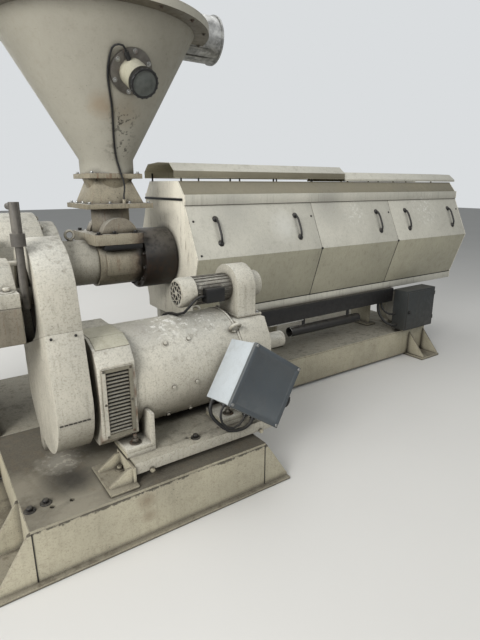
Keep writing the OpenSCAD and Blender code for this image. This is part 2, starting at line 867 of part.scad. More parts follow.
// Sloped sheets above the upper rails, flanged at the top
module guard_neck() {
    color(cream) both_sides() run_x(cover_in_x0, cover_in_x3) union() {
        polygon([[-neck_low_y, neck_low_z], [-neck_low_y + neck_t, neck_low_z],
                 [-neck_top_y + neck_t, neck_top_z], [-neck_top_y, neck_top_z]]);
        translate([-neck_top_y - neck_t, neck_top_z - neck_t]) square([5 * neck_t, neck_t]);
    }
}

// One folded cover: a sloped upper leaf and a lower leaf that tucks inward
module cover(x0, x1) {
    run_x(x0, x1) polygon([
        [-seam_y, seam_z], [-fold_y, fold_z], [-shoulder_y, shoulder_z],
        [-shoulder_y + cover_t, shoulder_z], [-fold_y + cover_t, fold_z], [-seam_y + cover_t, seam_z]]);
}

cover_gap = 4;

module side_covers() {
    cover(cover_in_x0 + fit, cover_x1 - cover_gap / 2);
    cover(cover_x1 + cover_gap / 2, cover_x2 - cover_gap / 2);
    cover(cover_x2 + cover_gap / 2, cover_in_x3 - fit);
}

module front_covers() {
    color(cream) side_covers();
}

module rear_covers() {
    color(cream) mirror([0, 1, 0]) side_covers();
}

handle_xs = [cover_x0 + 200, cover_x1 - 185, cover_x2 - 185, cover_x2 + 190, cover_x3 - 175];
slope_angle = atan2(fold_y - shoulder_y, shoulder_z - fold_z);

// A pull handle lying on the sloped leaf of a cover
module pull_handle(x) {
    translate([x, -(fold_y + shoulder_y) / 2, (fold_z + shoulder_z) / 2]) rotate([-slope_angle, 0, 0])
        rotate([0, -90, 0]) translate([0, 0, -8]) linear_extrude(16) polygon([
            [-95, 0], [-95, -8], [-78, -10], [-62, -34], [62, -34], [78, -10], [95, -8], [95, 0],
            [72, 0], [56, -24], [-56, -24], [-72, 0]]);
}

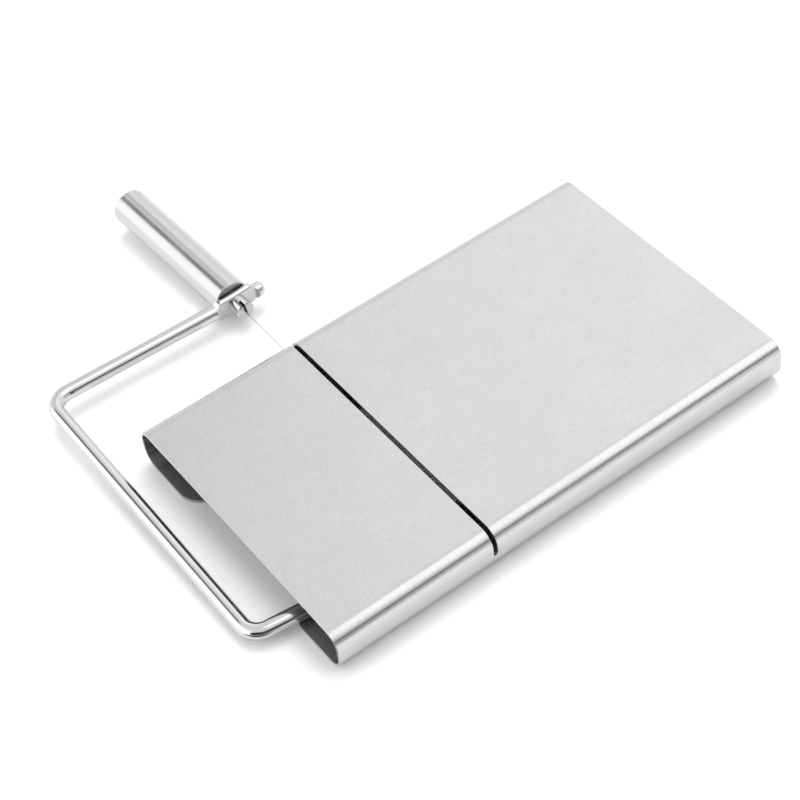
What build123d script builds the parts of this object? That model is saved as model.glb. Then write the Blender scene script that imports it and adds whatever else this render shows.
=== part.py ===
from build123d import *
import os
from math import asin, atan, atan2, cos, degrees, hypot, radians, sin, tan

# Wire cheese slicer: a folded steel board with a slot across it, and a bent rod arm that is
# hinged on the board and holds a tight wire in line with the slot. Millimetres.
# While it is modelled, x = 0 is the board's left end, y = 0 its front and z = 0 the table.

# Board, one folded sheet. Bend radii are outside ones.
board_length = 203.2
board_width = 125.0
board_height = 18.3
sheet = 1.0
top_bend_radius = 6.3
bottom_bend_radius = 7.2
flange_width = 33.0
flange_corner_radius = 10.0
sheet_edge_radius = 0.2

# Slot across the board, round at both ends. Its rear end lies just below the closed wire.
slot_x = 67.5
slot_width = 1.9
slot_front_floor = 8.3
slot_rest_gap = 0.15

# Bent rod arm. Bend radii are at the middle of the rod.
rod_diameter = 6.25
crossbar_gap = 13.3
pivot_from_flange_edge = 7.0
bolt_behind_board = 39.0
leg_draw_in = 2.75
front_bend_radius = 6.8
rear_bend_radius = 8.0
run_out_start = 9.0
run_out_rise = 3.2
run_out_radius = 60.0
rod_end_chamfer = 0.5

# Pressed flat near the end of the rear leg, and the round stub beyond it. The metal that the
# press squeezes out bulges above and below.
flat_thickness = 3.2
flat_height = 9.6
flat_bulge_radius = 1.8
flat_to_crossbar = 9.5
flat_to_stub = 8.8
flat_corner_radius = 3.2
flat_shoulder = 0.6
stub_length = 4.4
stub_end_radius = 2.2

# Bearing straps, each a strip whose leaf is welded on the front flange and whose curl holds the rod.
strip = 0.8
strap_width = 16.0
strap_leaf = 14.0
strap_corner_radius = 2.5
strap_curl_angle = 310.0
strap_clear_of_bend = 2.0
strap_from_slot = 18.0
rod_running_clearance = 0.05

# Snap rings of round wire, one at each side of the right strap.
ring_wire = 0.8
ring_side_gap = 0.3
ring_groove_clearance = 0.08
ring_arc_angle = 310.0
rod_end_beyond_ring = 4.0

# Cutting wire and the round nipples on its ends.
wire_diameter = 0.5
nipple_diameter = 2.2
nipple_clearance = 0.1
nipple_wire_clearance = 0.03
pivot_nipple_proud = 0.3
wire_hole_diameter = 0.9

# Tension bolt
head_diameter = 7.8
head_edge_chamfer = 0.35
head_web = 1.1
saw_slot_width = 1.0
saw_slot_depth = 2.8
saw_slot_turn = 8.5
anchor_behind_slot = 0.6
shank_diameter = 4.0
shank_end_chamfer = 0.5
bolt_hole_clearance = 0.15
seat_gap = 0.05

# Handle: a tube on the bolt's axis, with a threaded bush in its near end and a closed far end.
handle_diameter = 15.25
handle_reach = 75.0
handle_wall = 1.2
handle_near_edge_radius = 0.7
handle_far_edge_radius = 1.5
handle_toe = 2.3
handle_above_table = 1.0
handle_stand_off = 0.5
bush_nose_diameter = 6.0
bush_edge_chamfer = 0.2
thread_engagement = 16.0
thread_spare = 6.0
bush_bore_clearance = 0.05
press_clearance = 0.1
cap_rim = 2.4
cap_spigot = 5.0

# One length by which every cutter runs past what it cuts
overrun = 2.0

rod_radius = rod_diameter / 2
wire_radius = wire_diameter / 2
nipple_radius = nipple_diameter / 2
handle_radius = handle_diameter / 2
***
### Aim of the exercise
Reproduce the full listing word for word.

### The answer
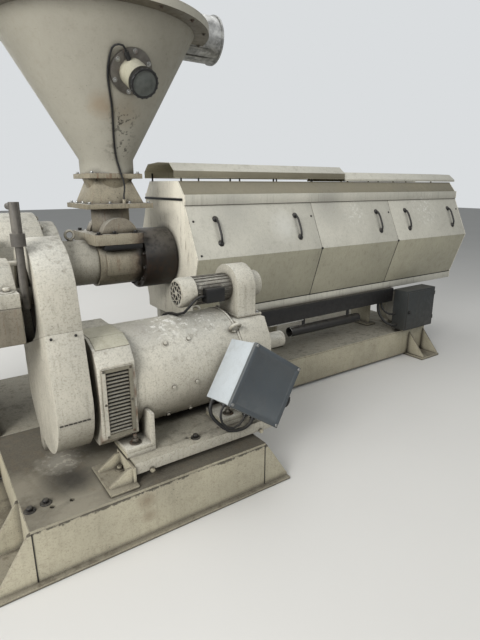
Keep writing the OpenSCAD and Blender code for this image. This is part 2, starting at line 867 of part.scad. More parts follow.
// Sloped sheets above the upper rails, flanged at the top
module guard_neck() {
    color(cream) both_sides() run_x(cover_in_x0, cover_in_x3) union() {
        polygon([[-neck_low_y, neck_low_z], [-neck_low_y + neck_t, neck_low_z],
                 [-neck_top_y + neck_t, neck_top_z], [-neck_top_y, neck_top_z]]);
        translate([-neck_top_y - neck_t, neck_top_z - neck_t]) square([5 * neck_t, neck_t]);
    }
}

// One folded cover: a sloped upper leaf and a lower leaf that tucks inward
module cover(x0, x1) {
    run_x(x0, x1) polygon([
        [-seam_y, seam_z], [-fold_y, fold_z], [-shoulder_y, shoulder_z],
        [-shoulder_y + cover_t, shoulder_z], [-fold_y + cover_t, fold_z], [-seam_y + cover_t, seam_z]]);
}

cover_gap = 4;

module side_covers() {
    cover(cover_in_x0 + fit, cover_x1 - cover_gap / 2);
    cover(cover_x1 + cover_gap / 2, cover_x2 - cover_gap / 2);
    cover(cover_x2 + cover_gap / 2, cover_in_x3 - fit);
}

module front_covers() {
    color(cream) side_covers();
}

module rear_covers() {
    color(cream) mirror([0, 1, 0]) side_covers();
}

handle_xs = [cover_x0 + 200, cover_x1 - 185, cover_x2 - 185, cover_x2 + 190, cover_x3 - 175];
slope_angle = atan2(fold_y - shoulder_y, shoulder_z - fold_z);

// A pull handle lying on the sloped leaf of a cover
module pull_handle(x) {
    translate([x, -(fold_y + shoulder_y) / 2, (fold_z + shoulder_z) / 2]) rotate([-slope_angle, 0, 0])
        rotate([0, -90, 0]) translate([0, 0, -8]) linear_extrude(16) polygon([
            [-95, 0], [-95, -8], [-78, -10], [-62, -34], [62, -34], [78, -10], [95, -8], [95, 0],
            [72, 0], [56, -24], [-56, -24], [-72, 0]]);
}

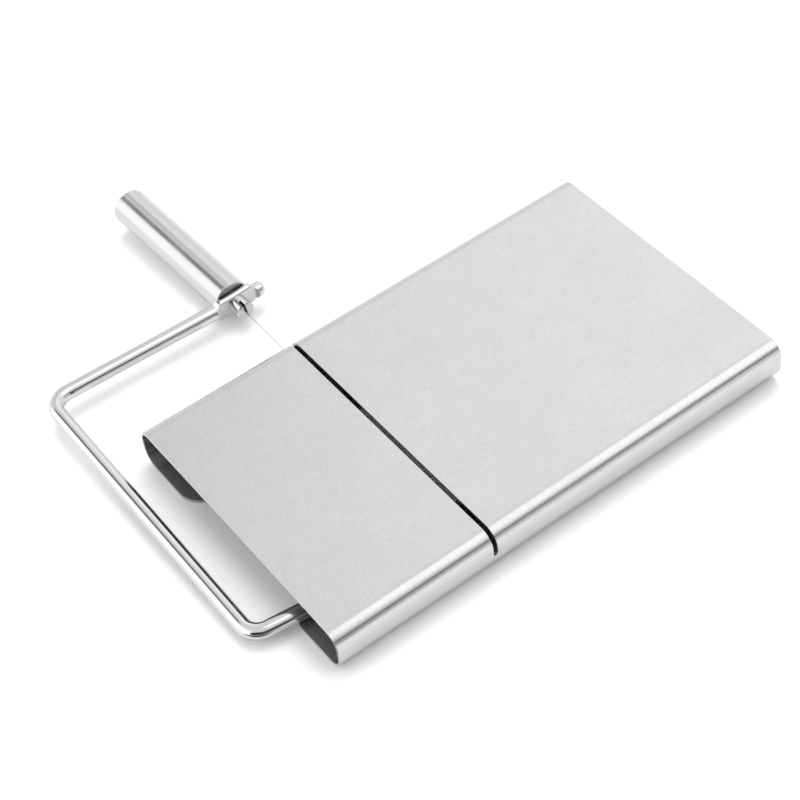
What build123d script builds the parts of this object? That model is saved as model.glb. Then write the Blender scene script that imports it and adds whatever else this render shows.
=== part.py ===
from build123d import *
import os
from math import asin, atan, atan2, cos, degrees, hypot, radians, sin, tan

# Wire cheese slicer: a folded steel board with a slot across it, and a bent rod arm that is
# hinged on the board and holds a tight wire in line with the slot. Millimetres.
# While it is modelled, x = 0 is the board's left end, y = 0 its front and z = 0 the table.

# Board, one folded sheet. Bend radii are outside ones.
board_length = 203.2
board_width = 125.0
board_height = 18.3
sheet = 1.0
top_bend_radius = 6.3
bottom_bend_radius = 7.2
flange_width = 33.0
flange_corner_radius = 10.0
sheet_edge_radius = 0.2

# Slot across the board, round at both ends. Its rear end lies just below the closed wire.
slot_x = 67.5
slot_width = 1.9
slot_front_floor = 8.3
slot_rest_gap = 0.15

# Bent rod arm. Bend radii are at the middle of the rod.
rod_diameter = 6.25
crossbar_gap = 13.3
pivot_from_flange_edge = 7.0
bolt_behind_board = 39.0
leg_draw_in = 2.75
front_bend_radius = 6.8
rear_bend_radius = 8.0
run_out_start = 9.0
run_out_rise = 3.2
run_out_radius = 60.0
rod_end_chamfer = 0.5

# Pressed flat near the end of the rear leg, and the round stub beyond it. The metal that the
# press squeezes out bulges above and below.
flat_thickness = 3.2
flat_height = 9.6
flat_bulge_radius = 1.8
flat_to_crossbar = 9.5
flat_to_stub = 8.8
flat_corner_radius = 3.2
flat_shoulder = 0.6
stub_length = 4.4
stub_end_radius = 2.2

# Bearing straps, each a strip whose leaf is welded on the front flange and whose curl holds the rod.
strip = 0.8
strap_width = 16.0
strap_leaf = 14.0
strap_corner_radius = 2.5
strap_curl_angle = 310.0
strap_clear_of_bend = 2.0
strap_from_slot = 18.0
rod_running_clearance = 0.05

# Snap rings of round wire, one at each side of the right strap.
ring_wire = 0.8
ring_side_gap = 0.3
ring_groove_clearance = 0.08
ring_arc_angle = 310.0
rod_end_beyond_ring = 4.0

# Cutting wire and the round nipples on its ends.
wire_diameter = 0.5
nipple_diameter = 2.2
nipple_clearance = 0.1
nipple_wire_clearance = 0.03
pivot_nipple_proud = 0.3
wire_hole_diameter = 0.9

# Tension bolt
head_diameter = 7.8
head_edge_chamfer = 0.35
head_web = 1.1
saw_slot_width = 1.0
saw_slot_depth = 2.8
saw_slot_turn = 8.5
anchor_behind_slot = 0.6
shank_diameter = 4.0
shank_end_chamfer = 0.5
bolt_hole_clearance = 0.15
seat_gap = 0.05

# Handle: a tube on the bolt's axis, with a threaded bush in its near end and a closed far end.
handle_diameter = 15.25
handle_reach = 75.0
handle_wall = 1.2
handle_near_edge_radius = 0.7
handle_far_edge_radius = 1.5
handle_toe = 2.3
handle_above_table = 1.0
handle_stand_off = 0.5
bush_nose_diameter = 6.0
bush_edge_chamfer = 0.2
thread_engagement = 16.0
thread_spare = 6.0
bush_bore_clearance = 0.05
press_clearance = 0.1
cap_rim = 2.4
cap_spigot = 5.0

# One length by which every cutter runs past what it cuts
overrun = 2.0

rod_radius = rod_diameter / 2
wire_radius = wire_diameter / 2
nipple_radius = nipple_diameter / 2
handle_radius = handle_diameter / 2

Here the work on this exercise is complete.